The stock market is an uncertain thing, varying from day to day. We cannot agree with defendant's contention that plaintiff should, in effect, be punished for selling the stock in a depressed market. This was the chance defendant took when he pledged the stock and signed a waiver of appraisement in accord with LSA-C.C. article 3165. Further, a pledgor is protected by the pledgee's fiduciary duty to him, and may claim damages if the pledgee violates the duty.

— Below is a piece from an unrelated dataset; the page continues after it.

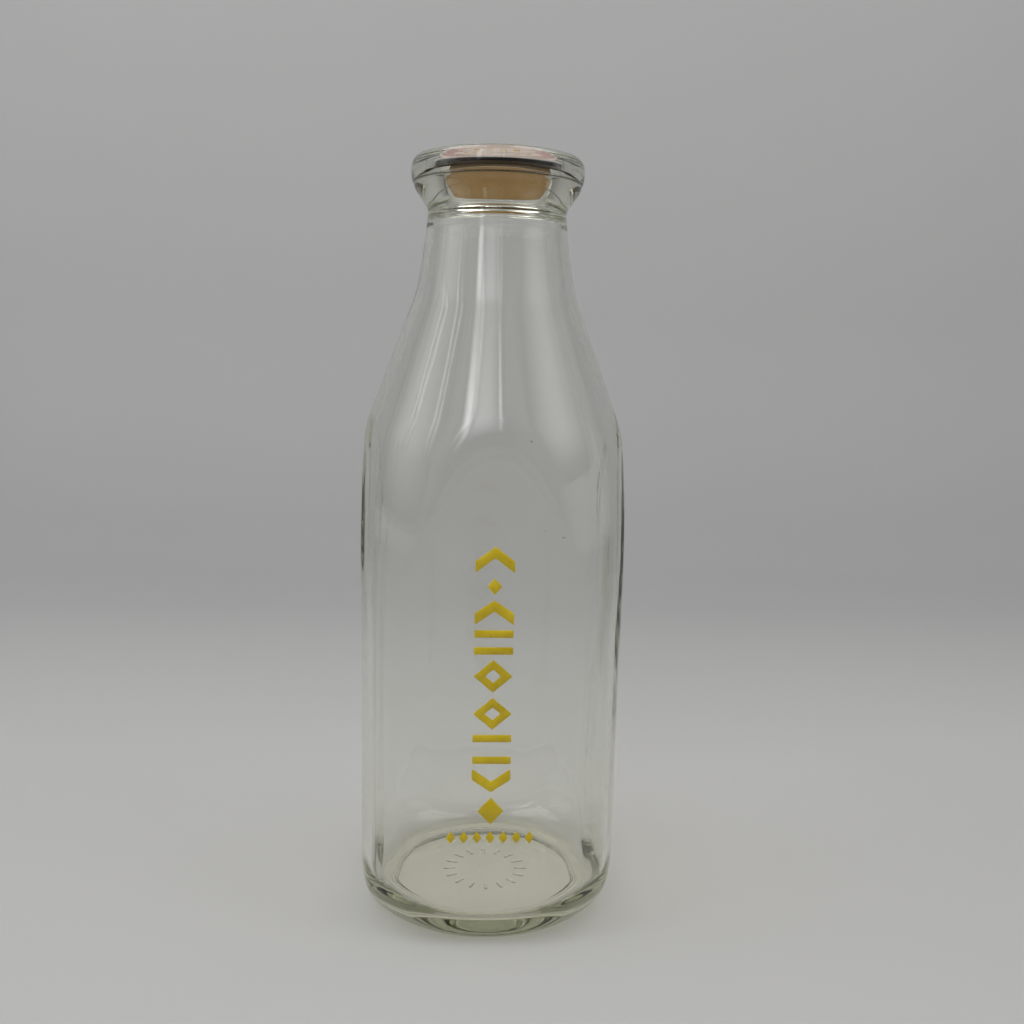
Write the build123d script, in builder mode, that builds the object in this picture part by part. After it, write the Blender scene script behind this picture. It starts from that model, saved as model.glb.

Accordingly, we conclude that the Deficiency Judgment Act, LSA-R.S. 13:4106-4107, does not apply to the sale by a creditor of pledged stock, where the stock is listed on a national stock exchange. For the foregoing reasons, therefore, we reverse the judgment of the district court granting Zander's motion for summary judgment, and remand the matter for further proceedings consistent with this opinion.
REVERSED AND REMANDED.
. LSA-R.S. 13:4106 reads as follows:
Ҥ 4106. Deficiency judgment prohibited if sale made without appraisement.
If a mortgagee or other creditor takes advantage of a waiver of appraisement of his property, movable, immovable, or both, by a debtor, and the proceeds of the judicial sale thereof are insufficient to satisfy the debt for which the property was sold, the debt nevertheless shall stand fully satisfied and discharged insofar as it constitutes a personal obligation of the debtor. The mortgagee or other creditor shall not have a right thereafter to proceed against the debtor or any of his other property for such deficiency, except as provided in the next paragraph.
If a mortgage or pledge affects two or more properties, movable, immovable, or both, the judicial sale of any property so affected without appraisement shall not prevent the enforcement of the mortgage or pledge in rem against any other property affected thereby. As amended Acts 1952, No. 20, § 1; Acts 1960, No. 32, § 1."